The variance of the security has two components namely systematic risk, or market risk, and unsystematic risk, or specific risk. The variance explained by the index is referred to as systematic risk and the unexplained variance is called residual variance or unsystematic risk.
The Nasdaq-100 (NDX) is one of the world’s leading indices by capitalization. It includes 100 of the largest national (US) and international non-financial companies listed on the Nasdaq stock market by market capitalization. Within this index we find some of the major technology companies such as Apple, Amazon, Aphabet (Google), Facebook and Microsoft. The Nasdaq-100 undergoes quarterly reviews that occur in March, June, September and December and become effective with the closing values on the third Friday of the month. To become part of this index, stocks must have a daily trading volume of at least 200,000 pieces, have a total average market capitalization equal to or greater than 0.1% of the average market capitalization of the Nasdaq-100 stocks and typically must have been listed for at least a couple of years.
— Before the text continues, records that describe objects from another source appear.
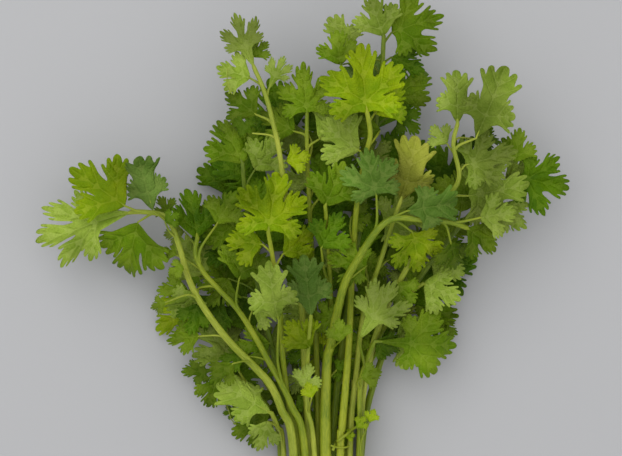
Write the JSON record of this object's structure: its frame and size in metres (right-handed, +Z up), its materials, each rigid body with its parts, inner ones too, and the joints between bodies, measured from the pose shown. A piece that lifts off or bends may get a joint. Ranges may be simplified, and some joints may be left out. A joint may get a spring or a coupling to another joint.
{
  "type": "leaf celery bunch",
  "caption": "Loose bunch of cut leafy celery stems lying on a table, green toothed leaflets spread at one end and bare cut stalks gathered at the other.",
  "frame": {"origin": "middle of the bunch's box, on the table plane that its lowest stems rest on", "axes": "+Y from the cut ends of the stems to the leaves, +Z up from the table, +X to the right as seen from above with the cut ends nearest"},
  "size_m": [0.2718, 0.3301, 0.0679],
  "materials": {
    "leaf_bright": "fresh yellow-green leaf and stalk, softly glossy",
    "leaf_mid": "fresh mid-green leaf and stalk, softly glossy",
    "leaf_dark": "fresh dark green leaf and stalk, softly glossy",
    "leaf_pale": "pale green leaf and stalk, dull as a leaf's underside"
  },
  "bodies": {
    "root": {"big_right_stem": "leaf_mid", "centre_bright_stem": "leaf_bright", "centre_top_stem": "leaf_mid", "dark_right_stem": "leaf_dark", "left_long_stem": "leaf_pale", "left_middle_stem": "leaf_mid", "low_centre_left_stem": "leaf_dark", "low_centre_right_stem": "leaf_dark", "low_far_left_stem": "leaf_mid", "low_far_right_stem": "leaf_mid", "low_left_stem": "leaf_dark", "low_right_stem": "leaf_dark", "lower_left_pale_stem": "leaf_pale", "lower_left_stem": "leaf_mid", "pale_yellow_stem": "leaf_pale", "right_low_stem": "leaf_mid", "right_middle_stem": "leaf_mid", "right_top_stem": "leaf_pale", "small_top_stem": "leaf_mid", "top_back_stem": "leaf_dark", "top_centre_stem": "leaf_bright", "top_left_stem": "leaf_pale", "upper_left_stem": "leaf_dark", "young_centre_stem": "leaf_pale"}
  },
  "joints": []
}
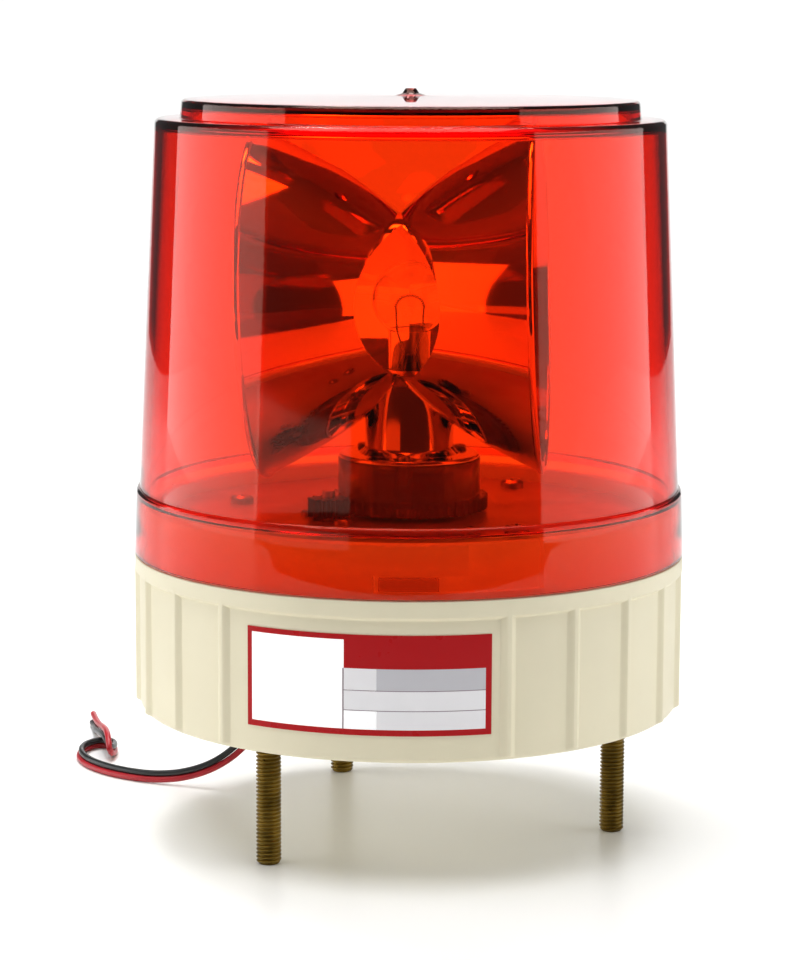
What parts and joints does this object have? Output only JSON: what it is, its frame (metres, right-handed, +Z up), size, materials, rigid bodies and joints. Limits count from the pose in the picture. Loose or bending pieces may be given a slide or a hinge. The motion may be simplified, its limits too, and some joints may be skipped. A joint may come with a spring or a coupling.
{
  "type": "rotating beacon",
  "caption": "Rotating beacon with a clear red bayonet dome, a motor-driven two-way mirror round a bayonet lamp, and a ribbed ivory base on threaded studs with a twin lead",
  "frame": {"origin": "On the floor under the lamp axis, midway in the box of the beacon without its lead; the three stud tips stand on z=0", "axes": "+Z up along the lamp axis and the spin axis, -Y towards the label side, +X to the right of the label"},
  "size_m": [0.2101, 0.2243, 0.2425],
  "materials": {
    "ivory_housing": "moulded, fine satin grain",
    "passivated_steel": "yellow passivated thread",
    "seal_rubber": "smooth",
    "label_film": "printed film, blank fields with red border",
    "chassis_steel": "satin grey",
    "screw_steel": "zinc plated",
    "post_plastic": "moulded",
    "washer_steel": "polished",
    "motor_steel": "drawn can",
    "socket_brass": "nickelled",
    "insulator": "pressed laminate",
    "terminal_plastic": "moulded",
    "grommet_rubber": "moulded",
    "red_insulation": "smooth insulation",
    "black_insulation": "smooth insulation",
    "smoke_plastic": "smoke tinted, clear",
    "bush_bronze": "sintered",
    "mirror_chrome": "vacuum metallised",
    "pinion_plastic": "moulded",
    "shaft_steel": "ground",
    "lamp_glass": "clear",
    "cap_brass": "nickelled",
    "tungsten": "wire",
    "solder": "solder",
    "red_dome": "clear red, polished"
  },
  "bodies": {
    "housing": {"base_housing": "ivory_housing", "mounting_studs": "passivated_steel", "dome_seal": "seal_rubber", "rating_label": "label_film", "chassis_plate": "chassis_steel", "chassis_screws": "screw_steel", "centre_post": "post_plastic", "post_nut": "screw_steel", "thrust_washer": "washer_steel", "retaining_ring": "washer_steel", "motor_body": "motor_steel", "motor_screws": "screw_steel", "lamp_socket": "socket_brass", "socket_insulator": "insulator", "socket_contact": "socket_brass", "terminal_block": "terminal_plastic", "terminal_screw": "screw_steel", "cable_grommet": "grommet_rubber", "lead_red": "red_insulation", "lead_black": "black_insulation", "inner_leads": "red_insulation"},
    "rotor": {"gear_hub": "smoke_plastic", "hub_bush": "bush_bronze", "reflector_left": "mirror_chrome", "reflector_right": "mirror_chrome", "reflector_neck": "mirror_chrome", "reflector_screws": "screw_steel"},
    "pinion": {"motor_pinion": "pinion_plastic", "motor_shaft": "shaft_steel"},
    "lamp": {"bulb_glass": "lamp_glass", "bulb_cap": "cap_brass", "bulb_filament": "tungsten", "bulb_contact": "solder"},
    "dome_cover": {"dome": "red_dome"}
  },
  "joints": [
    {"name": "reflector_spin", "type": "hinge", "parent": "housing", "child": "rotor", "pos_m": [0, 0, 0.112], "axis": [0, 0, 1], "continuous": true},
    {"name": "pinion_spin", "type": "hinge", "parent": "housing", "child": "pinion", "pos_m": [-0.026, -0.01688, 0.108], "axis": [0, 0, 1], "continuous": true},
    {"name": "dome_twist", "type": "hinge", "parent": "housing", "child": "dome_cover", "pos_m": [0, 0, 0.0965], "axis": [0, 0, 1], "range_deg": [0, 20]},
    {"name": "lamp_twist", "type": "hinge", "parent": "housing", "child": "lamp", "pos_m": [0, 0, 0.1423], "axis": [0, 0, 1], "range_deg": [0, 25]}
  ],
  "couplings": [
    {"joint": "pinion_spin", "follows": "reflector_spin", "ratio": -4.1667}
  ]
}
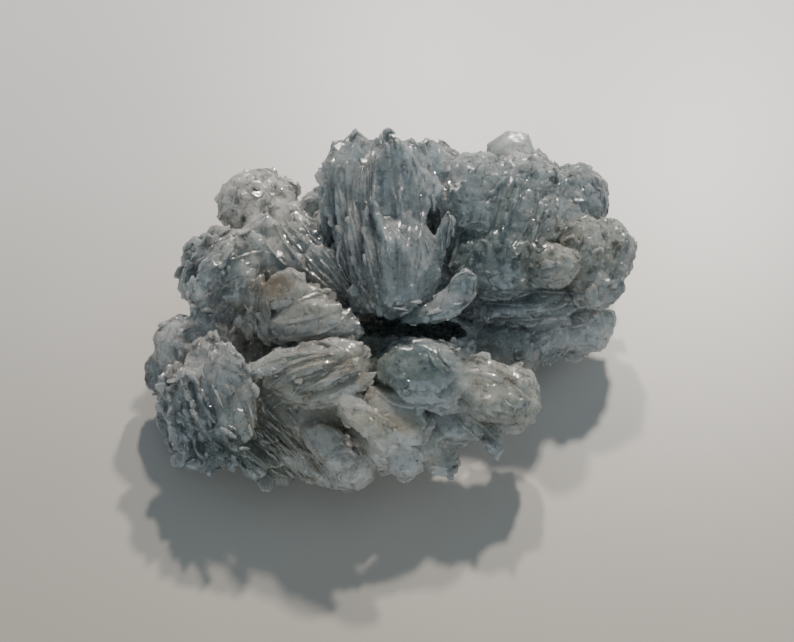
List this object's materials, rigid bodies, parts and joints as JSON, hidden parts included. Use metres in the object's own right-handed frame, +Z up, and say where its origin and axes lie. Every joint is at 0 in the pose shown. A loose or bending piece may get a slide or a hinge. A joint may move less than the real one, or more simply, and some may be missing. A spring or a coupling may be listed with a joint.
{
  "type": "celestite crystal cluster",
  "caption": "Cabinet-size celestite cluster of crested tabular crystals in fans, scales and rounded nodules, resting on a small flat spot.",
  "frame": {"origin": "on the ground inside the flat resting spot, under the centre of mass", "axes": "+Z up off the table; +X along the long side, to the right when the deep cleft and the petal-like front crystals face the viewer; -Y towards that viewer"},
  "size_m": [0.124, 0.0978, 0.0598],
  "materials": {
    "celestite": "frosted, translucent blue-grey crystal"
  },
  "bodies": {
    "root": {"celestite_cluster": "celestite"}
  },
  "joints": []
}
At this time (July 2022) there are 102 stocks within the Nasdaq-100. The complete list can be viewed here: Nasdaq-100. For the construction of the dataset, we downloaded the daily closing prices of these securities and of all those securities that were part of the index starting from 2017 (beginning of our historical series). We then managed the revisions of the securities by finding the incoming securities, the outgoing securities, and the effective date of exchange on the official Nasdaq website. We used the Bloomberg terminal to download the data. When building the dataset we put attention to the survivorship bias. The survivorship bias indicates the tendency to consider only existing or ”survivors” or ”winners” stocks when measuring the performance of a portfolio. This is a bias linked to the ”sample selection” in which observations that have already ceased to exist are not considered. For this reason, a portfolio’s return may be overestimated, leading to overly optimistic conclusions. To avoid survivorship bias, we need to make sure that all data is present and that no longer present observations have not been omitted. To create a dataset that takes into account the revisions that took place during the analysis period, we also downloaded the historical series of daily prices even for those stocks that are no longer part of the index, but that are still within the U.S. stock market. By checking the date on which a certain change took place, indicated by X, between a security A (incoming) and B (outgoing), we set to #N/A all the cells of B starting from X, valued the cells of A starting from X and setting to #N/A all cells of A prior to X. In these 5 years that we are analyzing, it can happen that a stock was removed from the Nasdaq-100. We also had to look up the prices of those stocks that are no longer listed. In this case we had to consider the sale price or what was obtained from a merge.